[FOLIO-2732] bogus 1-minute-long "build folio platform" builds Created: 18/Aug/20 Updated: 25/Aug/20 Resolved: 25/Aug/20 |
|
| Status: | Closed |
| Project: | FOLIO |
| Components: | None |
| Affects versions: | None |
| Fix versions: | None |
| Type: | Task | Priority: | P2 |
| Reporter: | Zak Burke | Assignee: | John Malconian |
| Resolution: | Done | Votes: | 0 |
| Labels: | None | ||
| Remaining Estimate: | Not Specified | ||
| Time Spent: | Not Specified | ||
| Original estimate: | Not Specified | ||
| Attachments: |
|
| Sprint: | DevOps: Sprint 95, DevOps: Sprint 96 |
| Development Team: | FOLIO DevOps |
| Description |
|
On multiple occasions over the last several weeks, the nightly builds for for folio-snapshot and folio-testing have cruised through "Build FOLIO platform" step in only 1 minute when it normally takes ~25 and reported success even though the resulting build was in fact unusable. Logs:
|
| Comments |
| Comment by David Crossley [ 19/Aug/20 ] |
|
One clue is that this seems to not be a problem for the "folio-testing-core-backend" and "folio-snapshot-core" builds. |
| Comment by John Malconian [ 25/Aug/20 ] |
|
The issue impacts all reference builds that are launched on ec2 instances.

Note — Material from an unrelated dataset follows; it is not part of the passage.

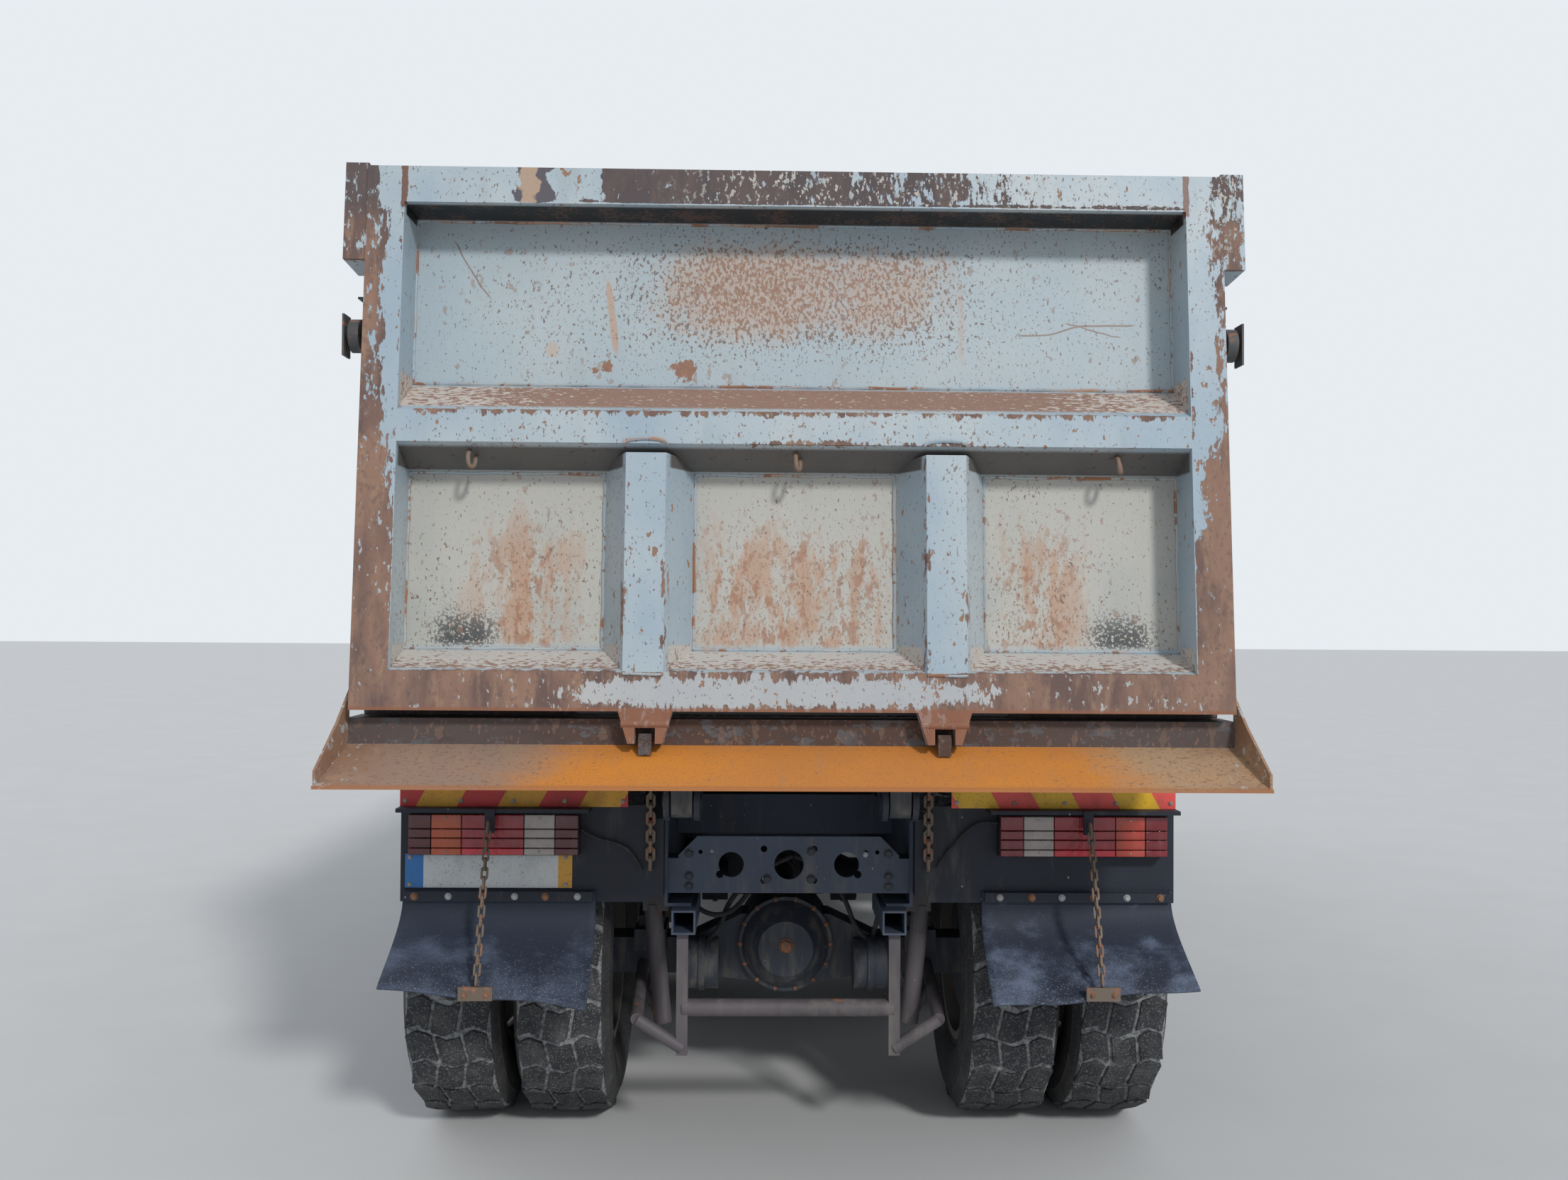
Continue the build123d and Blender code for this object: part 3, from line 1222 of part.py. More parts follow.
def tunnel(grow):
    """The space for the engine under the floor, grown by the floor's thickness."""
    half = TUNNEL_HALF + grow
    return block(-half, half, CAB_REAR_Y - 10, CAB_FRONT_Y - 90 + grow, 0, TUNNEL_TOP + grow)


outer = cab_block(0)
inner = cab_block(CAB_T)
wall = outer - inner
DOOR_LINE = [
    (DOOR_REAR_Y, DOOR_SILL),
    (DOOR_FRONT_Y, DOOR_SILL),
    (DOOR_FRONT_Y, 2160),
    (DOOR_FRONT_Y - 120, DOOR_TOP),
    (DOOR_REAR_Y, DOOR_TOP),
]
WINDOW_LINE = [
    (DOOR_REAR_Y + 80, WINDOW_SILL),
    (DOOR_FRONT_Y - 80, WINDOW_SILL),
    (DOOR_FRONT_Y - 80, 2180),
    (DOOR_FRONT_Y - 182, WINDOW_TOP),
    (DOOR_REAR_Y + 80, WINDOW_TOP),
]
SCREEN = (-960, 960, CAB_FRONT_Y - 420, CAB_FRONT_Y + 50, 2060, DOOR_TOP)
REAR_WINDOW = (-560, 560, CAB_REAR_Y - 50, CAB_REAR_Y + 150, 2080, DOOR_TOP - 160)


def grown(limits, amount):
    x0, x1, y0, y1, z0, z1 = limits
    return block(x0 - amount, x1 + amount, y0, y1, z0 - amount, z1 + amount)


skirt = cab_plan(0, CAB_FRONT_Y, CAB_SKIRT_Z, CAB_FLOOR + 1)
skirt = skirt - cab_plan(CAB_SKIRT_T, CAB_FRONT_Y, CAB_SKIRT_Z - 1, CAB_FLOOR + 2)
skirt = skirt & block(-FAR, FAR, STEP_Y1 + 12, FAR, 0, FAR)
tilt_arm = prism_x(
    [
        (TILT_Y - 32, TILT_Z),
        (TILT_Y + 32, TILT_Z),
        (TILT_Y - 260, CAB_FLOOR - SEAT_GAP),
        (TILT_Y - 420, CAB_FLOOR - SEAT_GAP),
    ],
    TILT_ARM_X - TILT_ARM_T / 2,
    TILT_ARM_X + TILT_ARM_T / 2,
)
tilt_arm = tilt_arm + rod_x(
    TILT_Y, TILT_Z, TILT_PIN_R + 22, TILT_ARM_X - TILT_ARM_T / 2, TILT_ARM_X + TILT_ARM_T / 2
)
tilt_arm = tilt_arm - rod_x(TILT_Y, TILT_Z, TILT_PIN_R + RUN_GAP, 0, FAR)
shell = (outer - tunnel(0)) - (inner - tunnel(CAB_T))
shell = shell - prism_x(DOOR_LINE, -FAR, FAR) - block(*SCREEN) - block(*REAR_WINDOW)
# Door hinges: two a side, a pin between ears on the shell and a barrel on the door
hinge_seats = []
door_barrels = []
for z in DOOR_HINGES:
    z0 = z - DOOR_BARREL_H / 2
    z1 = z + DOOR_BARREL_H / 2
    low = z0 - DOOR_EAR_T
    high = z1 + DOOR_EAR_T
    foot = block(CAB_HALF - 1, DOOR_LEAF_X, DOOR_FRONT_Y + 2, DOOR_FRONT_Y + 60, low, high)
    hinge_seats += [foot, rod_z(DOOR_PIN_X, DOOR_PIN_Y, DOOR_PIN_R, low, high)]
    for ear_z in (low, z1 + RUN_GAP):
        ear_top = ear_z + DOOR_EAR_T - RUN_GAP
        hinge_seats.append(rod_z(DOOR_PIN_X, DOOR_PIN_Y, DOOR_BARREL_R, ear_z, ear_top))
        hinge_seats.append(
            block(CAB_HALF + 1, DOOR_PIN_X + DOOR_BARREL_R, DOOR_PIN_Y, DOOR_FRONT_Y + 20, ear_z, ear_top)
        )
    leaf = block(CAB_HALF - 1, DOOR_LEAF_X, DOOR_PIN_Y - 60, DOOR_PIN_Y, z0, z1)
    barrel = leaf + rod_z(DOOR_PIN_X, DOOR_PIN_Y, DOOR_BARREL_R, z0, z1)
    door_barrels.append(barrel - rod_z(DOOR_PIN_X, DOOR_PIN_Y, DOOR_PIN_R + RUN_GAP, z0 - 1, z1 + 1))
right_seats = fused(hinge_seats)
save("cab_shell", fused([shell, skirt, right_seats, mirrored(right_seats)]), *pair(tilt_arm))

glass_layer = cab_block(GLASS_DEPTH) - cab_block(GLASS_DEPTH + GLASS_T)
save("cab_glass", glass_layer & grown(SCREEN, -SEAT_GAP), glass_layer & grown(REAR_WINDOW, -SEAT_GAP))

door_outline = offset_line(DOOR_LINE, -DOOR_GAP, closed=True)
door = (wall & prism_x(door_outline, 0, FAR)) - prism_x(WINDOW_LINE, 0, FAR)
door = fused([door, *door_barrels])
pane = glass_layer & prism_x(offset_line(WINDOW_LINE, -SEAT_GAP, closed=True), 0, FAR)
save("door_right", door)
save("door_left", mirrored(door))
save("door_right_glass", pane)
save("door_left_glass", mirrored(pane))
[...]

In the pipeline, we looked for an ec2 instance with a certain tag. If that tag is found we terminate the existing instance before launching a new instance via the Ansible ec2 module. The Ansible ec2 module launches a new instance only if an existing instance with the same tag is not running. So sometimes a new instance is not launched because it detects an existing instance that is still in the process of shutting down. No failure is returned by Ansible (by design) and the playbook continues. I've made the following modifications to counteract this condition: 1. Increase sleep time from 60 seconds to 120 seconds after terminating existing instance to ensure previous instance has been completely terminated. Closing for now. If this continues to be a problem, we can reopen. |